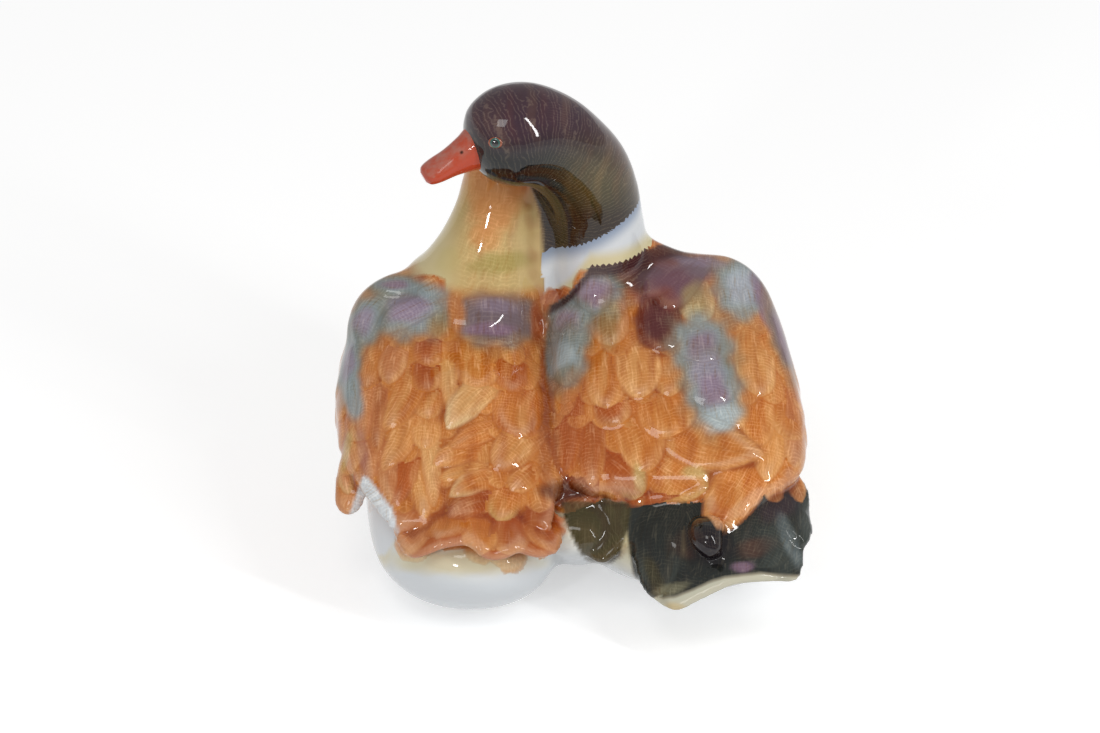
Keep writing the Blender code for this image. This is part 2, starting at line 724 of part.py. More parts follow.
# The drake's back, as it is drawn on the sheet
DRAKE_FEATHERS = (
    Feather((572, 290), (554, 332), 28, 2, 1.1, 0.1),
    Feather((592, 272), (590, 312), 40, 0, 1.2, 0.0),
    Feather((607, 292), (611, 346), 38, 0, 1.2, 0.1),
    Feather((575, 308), (567, 386), 38, 3, 1.5, 0.3),
    Feather((606, 262), (640, 268), 26, 0, 0.9, 0.2),
    Feather((690, 262), (648, 298), 34, 6, 1.8, 0.1),
    Feather((700, 262), (662, 310), 40, 4, 1.7, 0.0),
    Feather((656, 296), (661, 352), 46, 0, 1.7, 0.0),
    Feather((664, 345), (668, 396), 32, 0, 1.2, 0.1),
    Feather((694, 280), (697, 324), 36, 0, 1.0, 0.1),
    Feather((700, 318), (700, 362), 54, 0, 1.1, 0.0),
    Feather((706, 350), (708, 404), 54, 0, 1.3, 0.0),
    Feather((712, 385), (722, 436), 54, 0, 1.2, 0.2),
    Feather((625, 325), (640, 398), 44, -4, 1.3, 0.1),
    Feather((604, 338), (606, 408), 40, 0, 1.1, 0.1),
    Feather((655, 380), (668, 436), 58, -3, 1.4, 0.0),
    Feather((604, 395), (618, 424), 36, 0, 1.2, 0.1),
    Feather((618, 395), (646, 470), 46, -5, 1.2, 0.1),
    Feather((645, 404), (760, 455), 58, 13, 2.6, 0.8),
    Feather((748, 262), (745, 326), 44, 0, 0.9, 0.0),
    Feather((752, 318), (757, 396), 42, 2, 1.1, 0.0),
    Feather((756, 378), (752, 446), 38, 2, 1.0, 0.2),
    Feather((775, 290), (790, 372), 30, -4, 1.1, 0.3),
    Feather((781, 350), (797, 432), 24, -3, 1.0, 0.4),
    Feather((790, 395), (789, 466), 26, -3, 1.2, 0.3),
    Feather((775, 396), (762, 480), 34, 2, 1.2, 0.5),
    Feather((776, 425), (712, 526), 52, 4, 1.9, 0.8),
    Feather((575, 385), (566, 474), 30, 2, 1.0, 0.2),
    Feather((592, 400), (592, 484), 26, 0, 1.0, 0.2),
    Feather((598, 448), (640, 494), 36, -4, 1.3, 0.1),
    Feather((640, 448), (704, 488), 50, 5, 1.4, 0.3),
    Feather((566, 470), (590, 502), 44, 0, 1.2, 0.1),
    Feather((655, 480), (660, 500), 70, 0, 1.1, 0.0),
)

# The drake's tail coverts and the folds of its edge, as they are drawn on the sheet
TAIL_FEATHERS = (
    Feather((664, 498), (652, 592), 54, 6, 1.3, 0.2),
    Feather((690, 500), (700, 572), 44, 0, 1.0, 0.1),
    Feather((775, 490), (752, 562), 50, -4, 1.1, 0.1),
    Feather((790, 500), (792, 575), 34, 0, 1.2, 0.1),
    Feather((595, 490), (598, 563), 58, 0, 2.0, 0.1),
    Feather((790, 470), (812, 548), 40, -4, 2.0, 0.4),
)


def ground_feathers(left, right, top, bottom, middle, spread):
    """Shallow feathers in even rows on the sheet, which the drawn feathers lie over.

    They fan out from the middle of a back by spread, and each row is shifted by half a feather.
    """
    laid = []
    row = 0
    y = top
    while y < bottom:
        x = left + (GROUND_STEP / 2 if row % 2 else 0)
        while x < right:
            tip = (x + (x - middle) * spread, y + GROUND_LENGTH)
            laid.append(Feather((x, y), tip, GROUND_WIDTH, 0, GROUND_DEPTH, GROUND_POINT))
            x += GROUND_STEP
        y += GROUND_STEP
        row += 1
    return laid


def flank_feathers():
    """Rows of overlapping feathers on a duck's flank, on a sheet seen from its side.

    Later columns grow nearer the tail, and each row is shifted by half a feather.
    """
    laid = []
    for row in range(FLANK_ROWS):
        for column in range(FLANK_COLUMNS):
            x = FLANK_CORNER[0] + FLANK_STEP[0] * (column + row % 2 / 2)
            y = FLANK_CORNER[1] + FLANK_STEP[1] * row + FLANK_FALL * column
            tip = (x + FLANK_REACH[0], y + FLANK_REACH[1])
            laid.append(Feather((x, y), tip, FLANK_WIDTH, 0, FLANK_DEPTH, FLANK_POINT))
    return laid


def side_place(side):
    """Turns points on a flank's sheet, in sheet units from the shoulder, into space."""

    def place(x, y):
        along = SHOULDER_Y - x * SHEET_UNIT
        height = SHOULDER_Z - y * SHEET_UNIT
        return Vector((side * SHEET_DISTANCE, along, height))

    return place


def softened(heights, mesh):
    """The heights, each moved half way to the mean of its neighbours', as a thick glaze does."""
    count = len(mesh.edges)
    ends = np.empty(count * 2, dtype=np.int64)
    mesh.edges.foreach_get("vertices", ends)
    first, second = ends.reshape(-1, 2).T
    totals = np.bincount(first, heights[second], len(heights))
    totals += np.bincount(second, heights[first], len(heights))
    neighbours = np.bincount(ends, minlength=len(heights))
    return (heights + totals / np.maximum(neighbours, 1)) / 2


def carve_plumage(skin):
    """Lays every feather on the skin and raises the skin by the highest of them at each point."""
    mesh = skin.data
    count = len(mesh.vertices)
    points = np.empty(count * 3)
    mesh.vertices.foreach_get("co", points)
    points = points.reshape(-1, 3)
    normals = np.empty(count * 3)
    mesh.vertex_normals.foreach_get("vector", normals)
    normals = normals.reshape(-1, 3)
    faces = [tuple(face.vertices) for face in mesh.polygons]
    tree = BVHTree.FromPolygons([Vector(p) for p in points], faces)
    heights = np.zeros(count)
    direction = sheet_direction()
    ground = ground_feathers(*HEN_GROUND) + ground_feathers(*DRAKE_GROUND)
    for feather in (*ground, *HEN_FEATHERS, *DRAKE_FEATHERS, *TAIL_FEATHERS):
        lay_feather(heights, points, normals, tree, feather, direction, sheet_point)
    for side in (-1, 1):
        inward = Vector((-side, 0, 0))
        for feather in flank_feathers():
            lay_feather(heights, points, normals, tree, feather, inward, side_place(side))
    heights = softened(heights, mesh)
    points += normals * heights[:, None]
    mesh.vertices.foreach_set("co", points.ravel())
    mesh.update()


def thinned(skin, triangles):
    """The skin with its flat stretches in fewer triangles."""
    skin.data.calc_loop_triangles()
    fewer = skin.modifiers.new("fewer faces", "DECIMATE")
    fewer.ratio = triangles / len(skin.data.loop_triangles)
    return settled(skin)


def cut_foot(skin):
    """Slices the skin flat where it stands and closes it with one level face."""
    shape = bmesh.new()
    shape.from_mesh(skin.data)
    everything = shape.verts[:] + shape.edges[:] + shape.faces[:]
    cut = bmesh.ops.bisect_plane(
        shape, geom=everything, plane_co=(0, 0, 0), plane_no=(0, 0, 1), clear_inner=True
    )
    edges = [item for item in cut["geom_cut"] if isinstance(item, bmesh.types.BMEdge)]
    bmesh.ops.holes_fill(shape, edges=edges)
    bmesh.ops.recalc_face_normals(shape, faces=shape.faces)
    shape.to_mesh(skin.data)
    shape.free()


def hollow():
    """The space that the poured-out slip leaves inside the bodies and the necks."""
    pieces = [
        loft("hollow_hen", HEN, inset=WALL),
        loft("hollow_drake", DRAKE, inset=WALL),
        loft("hollow_hen_mantle", HEN_MANTLE, inset=WALL),
        loft("hollow_drake_mantle", DRAKE_MANTLE, inset=WALL),
        limb("hollow_hen_neck", hen_neck_and_head()[:8], inset=WALL),
        limb("hollow_drake_neck", drake_neck_and_head()[:9], inset=WALL),
    ]
    space = united("hollow", pieces, HOLLOW_VOXEL, HOLLOW_SMOOTHING)
    return thinned(space, HOLLOW_TRIANGLES)


def recess_middle(duck, z):
    """The point at height z over the middle of the recess in a duck's foot."""
    y = duck.rear[1] + duck.length * RECESS_ALONG
    return Vector((centre_x(duck, RECESS_ALONG), y, z))


def recess_cutter(duck, length, width):
    """A shallow oval cut into a body's foot, which leaves a rim for it to stand on."""
    bpy.ops.mesh.primitive_cylinder_add(
        vertices=RECESS_SIDES,
        radius=1.0,
        depth=2 * RECESS_DEPTH,
        location=recess_middle(duck, 0),
    )
    cutter = bpy.context.object
    cutter.data.transform(Matrix.Diagonal((width / 2, length / 2, 1.0, 1.0)))
    return cutter


def vent_cutter():
    """The drill for the vent, up through the drake's foot into the hollow."""
    bpy.ops.mesh.primitive_cylinder_add(
        vertices=VENT_SIDES,
        radius=VENT_RADIUS,
        depth=4 * WALL,
        location=recess_middle(DRAKE, WALL),
    )
    return bpy.context.object


def cut_away(skin, cutters):
    """Takes the cutters out of the skin."""
    for cutter in cutters:
        cutter.hide_render = True
        cutter.display_type = "WIRE"
        cut = skin.modifiers.new(cutter.name, "BOOLEAN")
        cut.operation = "DIFFERENCE"
        cut.object = cutter
    settled(skin)
    for cutter in cutters:
        bpy.data.objects.remove(cutter)


def porcelain():
    """Glazed white porcelain; the painting is left to the finish."""
    material = bpy.data.materials.new("glazed_porcelain")
    material.use_nodes = True
    shader = material.node_tree.nodes["Principled BSDF"]
    shader.inputs["Base Color"].default_value = CLAY_WHITE
    shader.inputs["Roughness"].default_value = GLAZE_ROUGHNESS
    shader.inputs["Metallic"].default_value = 0.0
    return material


def centre_over_origin(skin):
    """Moves the skin so that its box stands on the origin, centred."""
    corners = [Vector(v.co) for v in skin.data.vertices]
    low = Vector(min(c[i] for c in corners) for i in range(3))
    high = Vector(max(c[i] for c in corners) for i in range(3))
    middle = (low + high) / 2
    skin.data.transform(Matrix.Translation((-middle.x, -middle.y, -low.z)))


def main():
    """Builds the figurine."""
    for old in list(bpy.data.objects):
        bpy.data.objects.remove(old)
    hen_head = hen_neck_and_head()
    drake_head = drake_neck_and_head()
    masses = [
        loft("hen_body", HEN),
        loft("hen_mantle", HEN_MANTLE),
        limb("hen_neck", hen_head),
        loft("drake_body", DRAKE),
        loft("drake_mantle", DRAKE_MANTLE),
        limb("drake_neck", drake_head),
        limb("hen_shoulder", HEN_SHOULDER_LINE),
        limb("drake_shoulder", DRAKE_SHOULDER_LINE),
        limb("bridge_below", BRIDGE_BELOW),
        limb("bridge_between", BRIDGE_BETWEEN),
    ]
    core = united("core", masses, MASS_VOXEL, MASS_SMOOTHING)
    parts = [
        core,
        bill("hen_bill", hen_head, HEN_BILL_LENGTH, HEN_BILL_WIDTH, HEN_BILL_DROOP),
        bill("drake_bill", drake_head, DRAKE_BILL_LENGTH, DRAKE_BILL_WIDTH, DRAKE_BILL_DROOP),
        *eyes("hen_eye", hen_head),
        *eyes("drake_eye", drake_head),
        fan("hen_tail", HEN_TAIL_ROOT, HEN_TAIL_RIM, TAIL_THICKNESS, HEN_TAIL_CUP),
        fan("hen_wing", HEN_WING_ROOT, HEN_WING_TIP, PRIMARY_THICKNESS),
        fan("drake_tail", DRAKE_TAIL_ROOT, DRAKE_TAIL_RIM, TAIL_THICKNESS, DRAKE_TAIL_CUP),
        curl(),
        fan("left_primary", LEFT_PRIMARY_ROOT, LEFT_PRIMARY_TIP, PRIMARY_THICKNESS, PRIMARY_CUP),
        fan("folded_tip", FOLDED_TIP_ROOT, FOLDED_TIP_RIM, FOLDED_TIP_THICKNESS, FOLDED_TIP_CUP),
        fan("right_primary", RIGHT_PRIMARY_ROOT, RIGHT_PRIMARY_TIP, PRIMARY_THICKNESS, PRIMARY_CUP),
    ]
    skin = united("duck_pair", parts, SKIN_VOXEL, SKIN_SMOOTHING)
    carve_plumage(skin)
    thinned(skin, OUTER_TRIANGLES)
    cut_foot(skin)
    cutters = [
        hollow(),
        recess_cutter(HEN, HEN_RECESS_LENGTH, HEN_RECESS_WIDTH),
        recess_cutter(DRAKE, DRAKE_RECESS_LENGTH, DRAKE_RECESS_WIDTH),
        vent_cutter(),
    ]
    cut_away(skin, cutters)
    centre_over_origin(skin)
    skin.data.materials.clear()
    skin.data.materials.append(porcelain())
    skin.data.shade_smooth()
    skin.data.set_sharp_from_angle(angle=CREASE_ANGLE)


main()
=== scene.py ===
"""Looks of the duck pair figurine: painted and glazed porcelain, with its studio.

The figurine is one casting. Its skin is shaped here from the same masses as the solid, at a finer
grain, and every feather is both modelled on it and painted. The painting is held in the mesh's
attributes, and the brush strokes inside each feather are drawn by the glaze's material.
"""

import logging
import math
import random
from dataclasses import dataclass, field
from enum import Enum

import bmesh
import bpy
import numpy as np
from mathutils import Matrix, Vector
from mathutils.bvhtree import BVHTree


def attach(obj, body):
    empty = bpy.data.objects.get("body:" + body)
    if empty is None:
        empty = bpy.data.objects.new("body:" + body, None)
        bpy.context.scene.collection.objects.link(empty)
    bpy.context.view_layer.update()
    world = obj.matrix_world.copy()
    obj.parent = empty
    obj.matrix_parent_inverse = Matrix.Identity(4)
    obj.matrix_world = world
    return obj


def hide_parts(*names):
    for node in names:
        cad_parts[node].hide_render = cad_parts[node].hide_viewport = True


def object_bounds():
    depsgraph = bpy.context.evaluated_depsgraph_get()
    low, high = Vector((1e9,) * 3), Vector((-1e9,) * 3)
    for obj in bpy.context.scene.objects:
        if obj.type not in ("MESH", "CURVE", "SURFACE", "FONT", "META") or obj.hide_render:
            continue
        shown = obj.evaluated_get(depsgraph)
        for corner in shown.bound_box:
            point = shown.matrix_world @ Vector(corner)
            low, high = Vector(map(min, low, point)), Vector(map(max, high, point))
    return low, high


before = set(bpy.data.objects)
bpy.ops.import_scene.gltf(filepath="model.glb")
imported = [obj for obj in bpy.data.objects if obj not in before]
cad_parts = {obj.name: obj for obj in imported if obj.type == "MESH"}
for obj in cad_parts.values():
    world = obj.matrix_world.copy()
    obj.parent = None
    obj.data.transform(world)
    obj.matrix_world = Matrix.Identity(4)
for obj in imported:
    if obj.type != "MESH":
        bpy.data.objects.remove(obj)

log = logging.getLogger("duck_pair")
Array = np.ndarray
Piece = bpy.types.Object
Socket = bpy.types.NodeSocket

NODE = "duck_pair"
BODY = "root"
MM = 0.001
CAD_BOX = [[float(v) for v in corner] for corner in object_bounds()]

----

Objective: Begin with the line that contains "shown = obj.evaluated_get(depsgraph)" and quote each line after it exactly, stopping after the last line of the data.

Output of the exercise:
        shown = obj.evaluated_get(depsgraph)
        for corner in shown.bound_box:
            point = shown.matrix_world @ Vector(corner)
            low, high = Vector(map(min, low, point)), Vector(map(max, high, point))
    return low, high


before = set(bpy.data.objects)
bpy.ops.import_scene.gltf(filepath="model.glb")
imported = [obj for obj in bpy.data.objects if obj not in before]
cad_parts = {obj.name: obj for obj in imported if obj.type == "MESH"}
for obj in cad_parts.values():
    world = obj.matrix_world.copy()
    obj.parent = None
    obj.data.transform(world)
    obj.matrix_world = Matrix.Identity(4)
for obj in imported:
    if obj.type != "MESH":
        bpy.data.objects.remove(obj)

log = logging.getLogger("duck_pair")
Array = np.ndarray
Piece = bpy.types.Object
Socket = bpy.types.NodeSocket

NODE = "duck_pair"
BODY = "root"
MM = 0.001
CAD_BOX = [[float(v) for v in corner] for corner in object_bounds()]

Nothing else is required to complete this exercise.